**GOAL**
Repeat the lines of the data that follow, please, starting at the first and stopping after the one with "tip: Distance from".

**SOURCE MATERIAL**
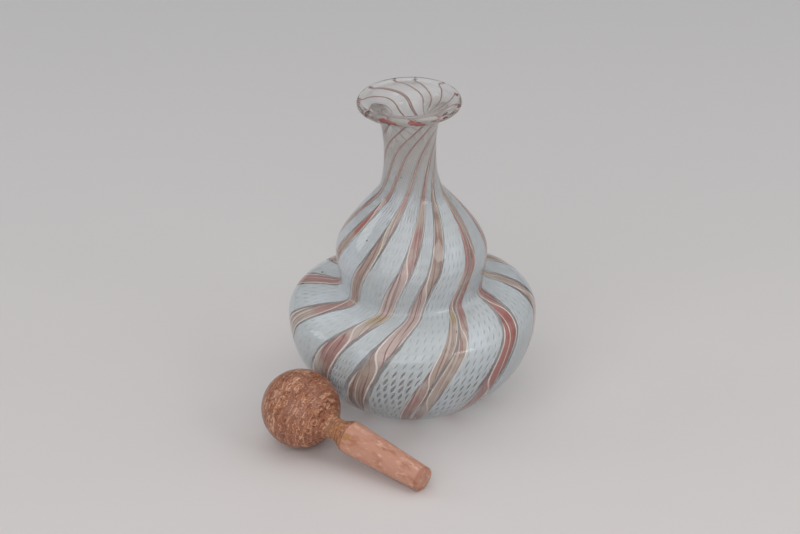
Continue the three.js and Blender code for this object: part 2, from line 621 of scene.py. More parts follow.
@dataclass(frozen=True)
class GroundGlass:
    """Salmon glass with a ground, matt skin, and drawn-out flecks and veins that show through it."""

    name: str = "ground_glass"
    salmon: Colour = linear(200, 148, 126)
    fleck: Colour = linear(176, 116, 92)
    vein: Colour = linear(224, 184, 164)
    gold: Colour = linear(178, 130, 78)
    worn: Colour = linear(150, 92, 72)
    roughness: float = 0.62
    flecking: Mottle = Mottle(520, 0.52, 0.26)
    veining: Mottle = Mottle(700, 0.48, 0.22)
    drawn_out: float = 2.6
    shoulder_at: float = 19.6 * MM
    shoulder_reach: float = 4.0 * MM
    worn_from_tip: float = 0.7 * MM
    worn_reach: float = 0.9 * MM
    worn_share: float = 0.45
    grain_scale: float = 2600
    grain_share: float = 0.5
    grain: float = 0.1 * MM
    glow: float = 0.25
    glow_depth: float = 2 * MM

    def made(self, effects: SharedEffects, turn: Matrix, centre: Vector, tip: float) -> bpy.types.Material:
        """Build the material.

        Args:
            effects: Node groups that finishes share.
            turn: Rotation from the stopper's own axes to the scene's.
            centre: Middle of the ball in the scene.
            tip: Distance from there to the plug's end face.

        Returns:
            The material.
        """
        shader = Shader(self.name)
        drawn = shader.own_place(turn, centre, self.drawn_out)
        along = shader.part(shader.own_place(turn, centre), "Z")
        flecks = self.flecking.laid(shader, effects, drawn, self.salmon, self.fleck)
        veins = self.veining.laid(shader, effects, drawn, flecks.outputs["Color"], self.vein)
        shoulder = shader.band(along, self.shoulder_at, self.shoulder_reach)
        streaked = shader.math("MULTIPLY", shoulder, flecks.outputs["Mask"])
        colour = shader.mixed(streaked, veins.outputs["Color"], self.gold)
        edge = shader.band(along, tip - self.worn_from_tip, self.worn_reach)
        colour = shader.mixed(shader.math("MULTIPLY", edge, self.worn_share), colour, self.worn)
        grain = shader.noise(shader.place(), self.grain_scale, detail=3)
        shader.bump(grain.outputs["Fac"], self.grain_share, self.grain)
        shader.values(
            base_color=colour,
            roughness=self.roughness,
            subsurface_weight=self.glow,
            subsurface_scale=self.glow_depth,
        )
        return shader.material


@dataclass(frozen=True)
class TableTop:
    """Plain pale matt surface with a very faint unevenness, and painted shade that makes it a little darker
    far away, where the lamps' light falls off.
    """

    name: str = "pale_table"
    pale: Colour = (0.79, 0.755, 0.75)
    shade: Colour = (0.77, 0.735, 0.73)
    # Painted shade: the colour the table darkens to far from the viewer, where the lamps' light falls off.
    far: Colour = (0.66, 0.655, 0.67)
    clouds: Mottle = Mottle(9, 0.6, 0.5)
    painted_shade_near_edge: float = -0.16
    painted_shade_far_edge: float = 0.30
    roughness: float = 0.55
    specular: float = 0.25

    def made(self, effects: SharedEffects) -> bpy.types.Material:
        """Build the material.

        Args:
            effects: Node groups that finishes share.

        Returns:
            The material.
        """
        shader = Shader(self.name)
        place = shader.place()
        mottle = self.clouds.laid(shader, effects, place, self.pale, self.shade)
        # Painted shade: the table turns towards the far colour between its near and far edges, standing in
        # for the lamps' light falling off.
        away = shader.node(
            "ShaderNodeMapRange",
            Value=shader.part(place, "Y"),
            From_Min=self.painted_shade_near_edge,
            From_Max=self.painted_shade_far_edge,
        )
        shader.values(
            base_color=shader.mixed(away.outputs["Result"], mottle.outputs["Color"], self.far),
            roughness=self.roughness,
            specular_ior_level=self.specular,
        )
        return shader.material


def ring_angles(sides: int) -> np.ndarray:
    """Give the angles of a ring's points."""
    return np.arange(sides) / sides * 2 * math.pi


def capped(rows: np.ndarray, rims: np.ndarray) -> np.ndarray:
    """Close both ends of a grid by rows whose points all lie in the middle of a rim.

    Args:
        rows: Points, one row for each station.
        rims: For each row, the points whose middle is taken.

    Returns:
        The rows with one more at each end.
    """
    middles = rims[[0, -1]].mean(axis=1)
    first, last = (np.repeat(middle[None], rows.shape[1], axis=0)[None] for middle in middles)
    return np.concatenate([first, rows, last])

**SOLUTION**
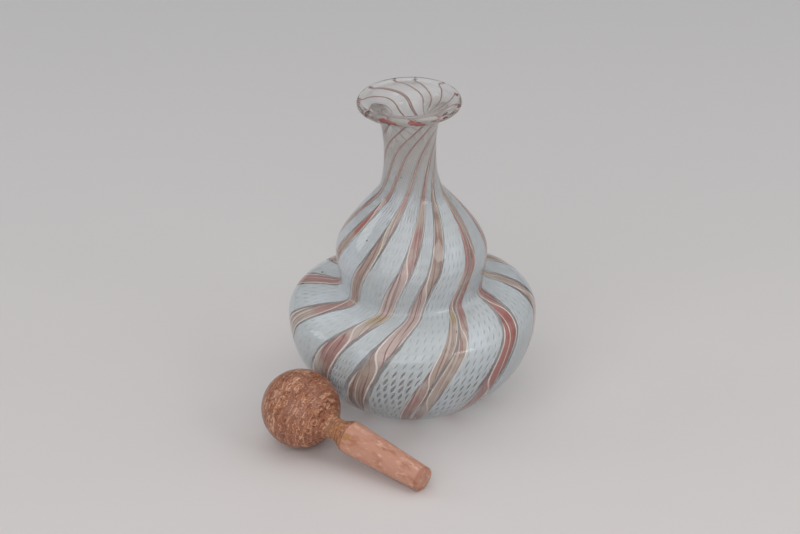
Continue the three.js and Blender code for this object: part 2, from line 621 of scene.py. More parts follow.
@dataclass(frozen=True)
class GroundGlass:
    """Salmon glass with a ground, matt skin, and drawn-out flecks and veins that show through it."""

    name: str = "ground_glass"
    salmon: Colour = linear(200, 148, 126)
    fleck: Colour = linear(176, 116, 92)
    vein: Colour = linear(224, 184, 164)
    gold: Colour = linear(178, 130, 78)
    worn: Colour = linear(150, 92, 72)
    roughness: float = 0.62
    flecking: Mottle = Mottle(520, 0.52, 0.26)
    veining: Mottle = Mottle(700, 0.48, 0.22)
    drawn_out: float = 2.6
    shoulder_at: float = 19.6 * MM
    shoulder_reach: float = 4.0 * MM
    worn_from_tip: float = 0.7 * MM
    worn_reach: float = 0.9 * MM
    worn_share: float = 0.45
    grain_scale: float = 2600
    grain_share: float = 0.5
    grain: float = 0.1 * MM
    glow: float = 0.25
    glow_depth: float = 2 * MM

    def made(self, effects: SharedEffects, turn: Matrix, centre: Vector, tip: float) -> bpy.types.Material:
        """Build the material.

        Args:
            effects: Node groups that finishes share.
            turn: Rotation from the stopper's own axes to the scene's.
            centre: Middle of the ball in the scene.
            tip: Distance from there to the plug's end face.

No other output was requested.